Yesenia is the manager of the artisan cooperative in Monte Verde. She is truly the perfect example of what Fair Trade seeks accomplish. Yesenia is a single mother of a 17 year old boy. She came from extreme poverty and takes great pride in her background and her country. During this time in Nicaragua she is constantly explaining how her country is solving many of the issues we have seen here, such as trash in the streets or kids sniffing glue in the parks. Yesenia takes great pride in her work and Amy constantly compliments Yesnia’s on her “quality control”. Sometimes she is considered to be very strict with the women in the cooperative and even with her son; however the women in the coop have been very successful selling a variety of products in the states and her son will be the first in his family to not only get past the sixth grade, but he will be attending University in the upcoming term.

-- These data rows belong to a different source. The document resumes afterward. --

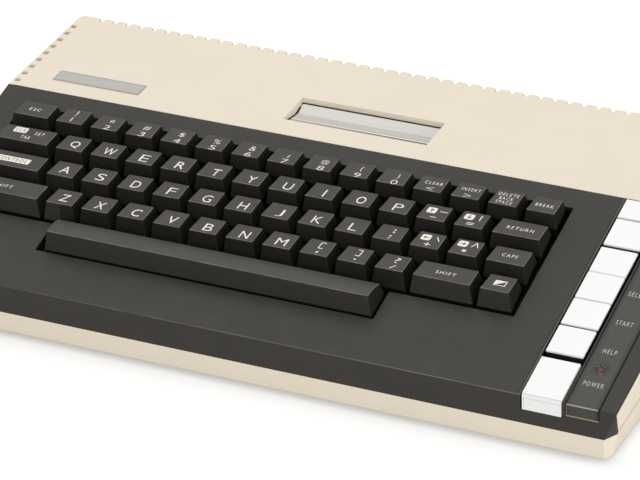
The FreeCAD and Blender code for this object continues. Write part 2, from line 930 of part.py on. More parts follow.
def make_space_bar():
    bar = rounded(bar_form(0), key_edge_round, lambda edge: edge.BoundBox.ZMax > -key_height + key_edge_round)
    bar = bar.cut(bar_form(key_wall))
    x, s = bar_middle()
    stems = [rod(plunger_radius, plunger_length, Vector(x, s, -plunger_length))]
    holes = []
    for post_x in bar_posts():
        stems.append(rod(bar_post_radius, bar_post_length, Vector(post_x, s, -bar_post_length)))
        centre = Vector(post_x - plunger_radius, s, -wire_axis_drop + wire_arm_rise)
        holes.append(rod(wire_tip_hole, 2 * plunger_radius, centre, Vector(1, 0, 0)))
    stems = [stem.common(bar_form(key_wall / 2)) for stem in stems]
    return on_keys(bar.fuse(stems).cut(holes))


def bar_posts():
    middle = bar_middle()[0]
    return middle - bar_post_reach, middle + bar_post_reach


def plungers():
    """Middle and bore radius of every guided post."""
    places = [(key_middle(cell), plunger_radius) for cell in key_cells()]
    x, s = bar_middle()
    places.append(((x, s), plunger_radius))
    places += [((post_x, s), bar_post_radius) for post_x in bar_posts()]
    return places


def frame_extent():
    x0 = field_left - frame_margin
    x1 = field_left + field_units * unit + frame_margin
    return x0, x1, -frame_front, frame_back


def make_keyboard_frame():
    x0, x1, s0, s1 = frame_extent()
    rim = frame_rim
    plate_low = -frame_top - frame_plate
    tray = block(x0, x1, s0, s1, -back_plate_drop, -frame_top)
    tray = tray.cut(block(x0 + rim, x1 - rim, s0 + rim, s1 - rim, -back_plate_drop, plate_low))
    adds, cuts = [], []
    for (x, s), radius in plungers():
        bore = radius + plunger_fit
        adds.append(rod(bore + guide_wall, frame_top - guide_top, Vector(x, s, -frame_top)))
        cuts.append(rod(bore, 2 * frame_top, Vector(x, s, -2 * frame_top)))
    axis_s = bar_middle()[1] + wire_arm_run
    clip_low = -wire_axis_drop - wire_radius - wire_clip_floor
    half_x, half_s = wire_clip_width / 2, wire_clip_depth / 2
    for post_x, hand in zip(bar_posts(), (1, -1)):
        x = post_x + hand * wire_clip_offset
        adds.append(block(x - half_x, x + half_x, axis_s - half_s, axis_s + half_s, clip_low, plate_low))
        centre = Vector(x - half_x, axis_s, -wire_axis_drop)
        cuts.append(rod(wire_radius + wire_fit, wire_clip_width, centre, Vector(1, 0, 0)))
    return on_keys(tray.fuse(adds).cut(cuts).removeSplitter())


def make_bar_wire():
    """A bent wire: a long axle under the frame, an arm at each end and a tip in each post."""
    s = bar_middle()[1]
    axis_s, tip_h = s + wire_arm_run, wire_arm_rise - wire_axis_drop
    left, right = bar_posts()
    out = bar_post_radius + wire_tip
    ends = (left - out, right + out)
    axle = rod(wire_radius, ends[1] - ends[0], Vector(ends[0], axis_s, -wire_axis_drop), Vector(1, 0, 0))
    pieces = [axle]
    for x, post_x, hand in zip(ends, (left, right), (1, -1)):
        elbow, wrist = Vector(x, axis_s, -wire_axis_drop), Vector(x, s, tip_h)
        pieces.append(rod(wire_radius, wire_arm, elbow, wrist - elbow))
        pieces.append(rod(wire_radius, out + bar_post_radius / 2, wrist, Vector(hand, 0, 0)))
        pieces += [Part.makeSphere(wire_radius, elbow), Part.makeSphere(wire_radius, wrist)]
    return on_keys(fuse(pieces))


def make_springs():
    inner = plunger_radius + spring_clearance
    outer = inner + spring_wire
    springs = []
    for (x, s), radius in plungers():
        if radius == plunger_radius:
            springs.append(on_keys(tube(outer, inner, spring_height, Vector(x, s, -guide_top))))
    return springs


def make_back_plate():
    x0, x1, s0, s1 = frame_extent()
    return on_keys(block(x0, x1, s0, s1, -back_plate_drop - back_plate, -back_plate_drop))


# Console column


def make_console_key(span):
    s0, s1 = span
    x0 = console_left - console_gap + console_key_gap
    x1 = x0 + console_key_width
    top, low = console_rise, console_rise - console_height
    cap = block(x0, x1, s0, s1, low, top)
    cap = rounded(cap, key_edge_round, lambda edge: edge.BoundBox.ZMax > low + key_edge_round)
    skin = console_wall
    cap = cap.cut(block(x0 + skin, x1 - skin, s0 + skin, s1 - skin, low - skin, top - skin))
    centre = Vector(console_mid, (s0 + s1) / 2, -console_stem_length)
    return on_deck(cap.fuse(rod(console_stem, console_stem_length + top - skin / 2, centre)))


def make_trims():
    x0, x1 = console_left, console_left + console_width
    top, low = console_rise, console_rise - trim_thickness
    rear = block(x0, x1, rear_trim_front, rear_trim_back, low, top)
    rear = rounded(rear, key_edge_round, lambda edge: edge.BoundBox.ZMin > low + key_edge_round)
    y_in = front + trim_thickness
    face = block(x0, x1, front, y_in, deck_front_z - trim_front_drop, sky)
    flat = on_deck(block(x0, x1, -overrun, front_trim_back, low, top))
    over = on_deck(block(x0, x1, -overrun, front_trim_back + overrun, top, sky))
    ahead = block(x0, x1, front - 2 * overrun, front, below, sky)
    cap = flat.fuse(face.cut(over)).cut(ahead).removeSplitter()
    crest = deck_front_z + console_rise - key_edge_round
    near = front + key_edge_round
    cap = rounded(cap, trim_round, lambda edge: edge.BoundBox.YMax < near and edge.BoundBox.ZMin > crest)
    return on_deck(rear), cap


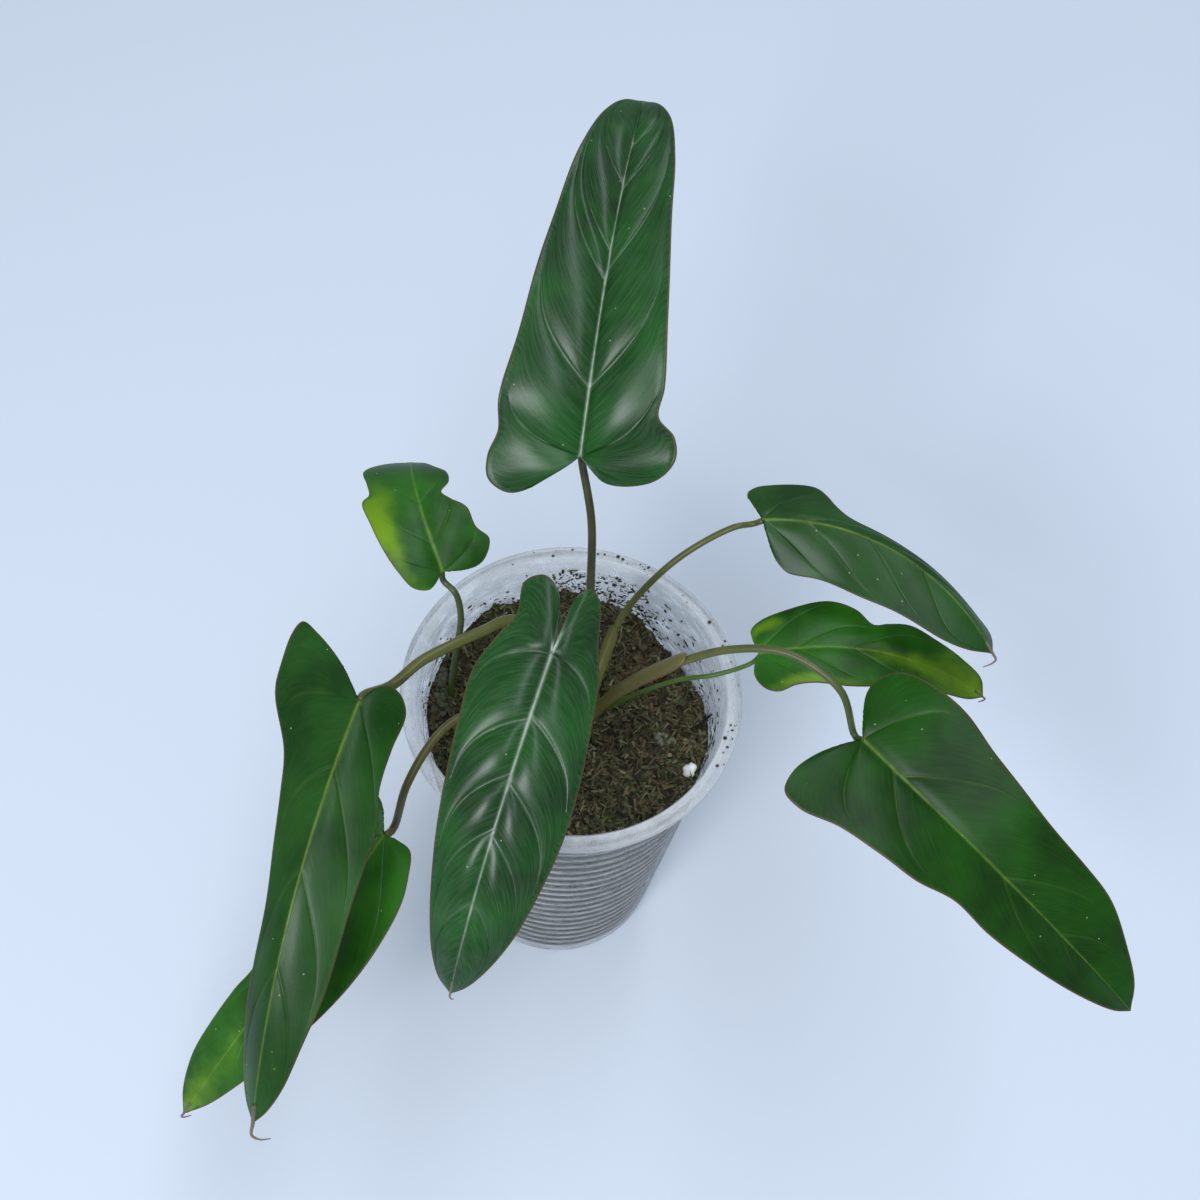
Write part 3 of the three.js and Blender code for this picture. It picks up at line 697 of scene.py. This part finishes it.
leaves = {
    "leaf_back": {
        "joint": (-4, 36, 184), "heading": 88, "rise": 50, "droop": 60, "swing": -3, "roll": -8, "twist": 5,
        "length": 106, "fold": (12, 12), "curl": (0, 0), "wave": 0.7,
        "left": [(-1.5, -1.6), (-6, -7.2), (-11, -13.4), (-12, -18), (-9, -23.2), (-3, -24), (4, -21.8),
                 (12, -22.4), (30, -19.8), (58, -16.3), (82, -13), (97, -9.3), (104, -5)],
        "right": [(-2, 2.4), (-5.5, 7), (-5.5, 13), (-2, 21.5), (4, 25.8), (9, 24.6), (13, 19.6),
                  (20, 20), (38, 18), (62, 14.8), (82, 12.5), (97, 9), (104, 4.5)],
        "veins": ([0.27, 0.44, 0.625, 0.678, 0.8], [0.27, 0.438, 0.645, 0.79, 0.88]), "quilt": 2.3,
        "young": [], "look": "deep", "slot": "deep_leaf",
    },
    "leaf_front": {
        "joint": (-5, -23, 184), "heading": -102, "rise": -10, "droop": 56, "swing": -3,
        "roll": -10, "twist": 15, "length": 91, "fold": (-8, -8), "curl": (10, 10), "wave": 0.5,
        "left": [(-3, -0.2), (-10, -0.8), (-16, -1.4), (-19, -4), (-16.5, -7.2), (-7, -10), (3, -13.4),
                 (14, -15), (28, -16.4), (42, -16.4), (56, -14.6), (70, -11.4), (82, -6.6), (88, -3)],
        "right": [(-3, 0.3), (-10, 1.4), (-15.5, 3.4), (-18.5, 7.8), (-15.5, 12), (-7, 11.2), (0, 14),
                  (9, 16.8), (21, 16.4), (38, 15), (54, 13), (70, 10.2), (82, 7), (88, 4)],
        "veins": ([0.295, 0.448, 0.578, 0.678, 0.8], [0.3, 0.452, 0.558, 0.66, 0.8]), "quilt": 2.2,
        "young": [(-0.08, 0.3, 0.1, 0.3, 0.5), (-0.08, -0.35, 0.1, 0.3, 0.35)],
        "look": "deep", "slot": "deep_leaf",
    },
    "leaf_left": {
        "joint": (-52, -28, 158), "heading": -103, "rise": -10, "droop": 43, "swing": 8,
        "roll": -5, "twist": 32, "length": 111, "fold": (-22, -22), "curl": (0, 0), "wave": 0.5,
        "left": [(-1.5, -0.8), (-5.5, -3), (-7, -6), (-6, -9.4), (-2, -12.4), (8, -12.2), (19, -12.6),
                 (29, -14.8), (44, -14.4), (62, -13.5), (73.5, -12.4), (87, -9.6), (99.5, -6.4), (107, -3)],
        "right": [(-2.5, 2.5), (-9.5, 10), (-15.5, 19.5), (-17.6, 25), (-14, 26.6), (-5, 26), (3, 24),
                  (16.5, 16), (26.5, 13.4), (40, 10.8), (54, 8.8), (70, 8.8), (83.5, 9), (100, 7), (107, 4.4)],
        "veins": plainVeins, "quilt": 0.5,
        "young": [(-0.02, -0.6, 0.12, 0.4, 0.3)], "look": "dark", "slot": "deep_leaf",
    },
    "leaf_left_lower": {
        "joint": (-45, -47, 120), "heading": -119, "rise": -16, "droop": 36, "swing": -16,
        "roll": 0, "twist": 0, "length": 98, "fold": (4, 4), "curl": (0, 0), "wave": 0.6,
        "left": [(-1, -3), (-0.6, -8.4), (5, -12.2), (11.5, -15), (20, -16.6), (29.5, -17), (45.5, -15.5),
                 (60, -12.5), (75, -8.6), (88, -4.6)],
        "right": [(-1.6, 1.2), (-7, 6), (-8, 12), (-3, 15), (6, 14), (18, 12), (34, 9.6), (49, 7.8),
                  (57, 8.6), (70, 8.6), (81.5, 7.6), (92, 4.2)],
        "veins": plainVeins, "quilt": 0.5,
        "young": [(1.02, 0, 0.28, 2, 0.75), (0.62, 0, 0.12, 0.4, 0.2)], "look": "bright", "slot": "young_leaf",
    },
    "leaf_right_back": {
        "joint": (46.5, 38.7, 161), "heading": 2.6, "rise": 11.6, "droop": 37.9, "swing": -54.6,
        "roll": 16.5, "twist": -29.2, "length": 74.7, "fold": (-30, -26), "curl": (0, 0), "wave": 0.4,
        "left": [(-1.4, -3), (-3.1, -7), (-4.4, -10), (-4, -11.6), (-2, -13.2), (0.4, -13.8), (11.6, -16),
                 (13.6, -15.4), (16, -13), (18.6, -9.6), (23, -6.2), (36, -4.8), (49.4, -4.8), (64, -5),
                 (70.6, -6)],
        "right": [(0.4, 3), (3, 10.4), (5, 12.8), (8, 14.6), (19.2, 14.8), (34.4, 15.4), (47, 13.4),
                  (63.2, 9.8), (70.4, 5.4)],
        "veins": plainVeins, "quilt": 0.4,
        "young": [(0.1, 0.9, 0.15, 0.3, 0.3)], "look": "dark", "slot": "deep_leaf",
    },
    "leaf_right_small": {
        "joint": (49.5, 9, 140), "heading": 11, "rise": 18, "droop": 52, "swing": -24, "roll": -8, "twist": 24,
        "length": 67, "fold": (3, 3), "curl": (0, 0), "wave": 0.9,
        "left": [(-0.6, -3.4), (-1.2, -7.6), (1.6, -10.4), (10, -12.6), (20, -13.8), (26.6, -11.6),
                 (31, -7.8), (35, -8.8), (40.5, -9.8), (48, -8), (57, -6), (64, -4)],
        "right": [(-1.4, 2.4), (-2, 7.4), (0.4, 12.2), (4, 14), (9, 12.4), (14, 11.8), (24, 12),
                  (34, 10.4), (44, 7), (55, 5.4), (63, 3)],
        "veins": plainVeins, "quilt": 0.45,
        "young": [(0.55, 0.1, 0.2, 0.5, 0.85), (1.0, 0, 0.26, 2, 0.95),
                  (0.05, -0.75, 0.12, 0.3, 0.75), (0.2, 0.9, 0.25, 0.25, 0.8)],
        "look": "bright", "slot": "young_leaf",
    },
    "leaf_right_front": {
        "joint": (76, -19, 150), "heading": -44, "rise": 1, "droop": 42, "swing": 20, "roll": 14, "twist": -6,
        "length": 101, "fold": (13, 13), "curl": (0, 0), "wave": 0.6,
        "left": [(-3, -3), (-7.6, -9), (-8.2, -14), (-5, -19.4), (2, -21.9), (14, -23), (27, -20.6),
                 (44, -18), (62, -16.8), (74, -15.2), (86, -10.8), (96, -5.6)],
        "right": [(-2, 4), (-4.6, 12), (-5, 20), (-2.4, 25.8), (3, 26.2), (12, 22), (24, 19.6),
                  (33, 18.2), (43, 14.6), (54, 14.8), (66, 13), (82, 9), (95, 4)],
        "veins": ([0.24, 0.418, 0.665, 0.8], [0.26, 0.392, 0.66, 0.8]), "quilt": 0.6,
        "young": [], "look": "plain", "slot": "deep_leaf",
    },
    "leaf_seedling": {
        "joint": (-38, 18, 150), "heading": 122, "rise": 36, "droop": 84, "swing": -22, "roll": 0, "twist": 0,
        "length": 45, "fold": (2, 2), "curl": (6, 6), "wave": 0.5,
        "left": [(-1.2, -1.7), (-3.4, -5), (-1.6, -9), (4, -11.6), (10, -13.2), (18, -14.4), (24.4, -15),
                 (26.4, -12.8), (31, -12.8), (37, -13.2), (42, -8)],
        "right": [(-0.8, 2), (-2, 9), (-0.4, 12.6), (4.4, 15.2), (9, 12.8), (16, 12), (20, 8.4), (23, 6.6),
                  (27, 9.4), (32, 9.4), (37, 6.4), (42, 3.6)],
        "veins": ([0.27, 0.45, 0.65], [0.27, 0.45, 0.65]), "quilt": 0.4,
        "young": [(0.3, -0.85, 0.38, 0.45, 0.9)], "look": "bright", "slot": "young_leaf",
    },
}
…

Being given the chance to become a manager and use her artisan and managerial skills has given Yesenia the ability to give to her son the freedom to create a life that he wishes to work for.

*a VERY important note about Yesenia.  She is an excellent teacher, as she has been putting up with my awful Spanish and politely correcting me along the way so that I can improve.  She is also a FANTASTIC cook.  Each morning she makes homemade empanadas with beans and cheese inside.  She calls them the “food of the poor” i call them delicious!

This is just a snap shot of I learned while at Gustavo’s.  Each product is a dedicated process, and as an artist, Gustavo is a perfectionist.  he can create almost anything out of shell and bone and it looks like it’s so simple! Obviously, it’s not.

Something important to note about Gustavo and his family, they are a tight knit group. His daughters, son, and granddaughter all live in homes right around him, and they are always over.  Most times, he would stop talking with us for a second to play with the baby or  to ask his daughters to go buy us cokes and cookies at the little market down the street. It was amazing to me how clearly the family dynamic transferred from my home in the states to this tin home,  in the middle of nowhere. I felt like we were showing up for a typically family visit, not a business transaction.  But make no mistake, Amy and Gustavo planned their order for the next 6 months while we were there. As it turns out, you CAN mix business and family and have it work just fine.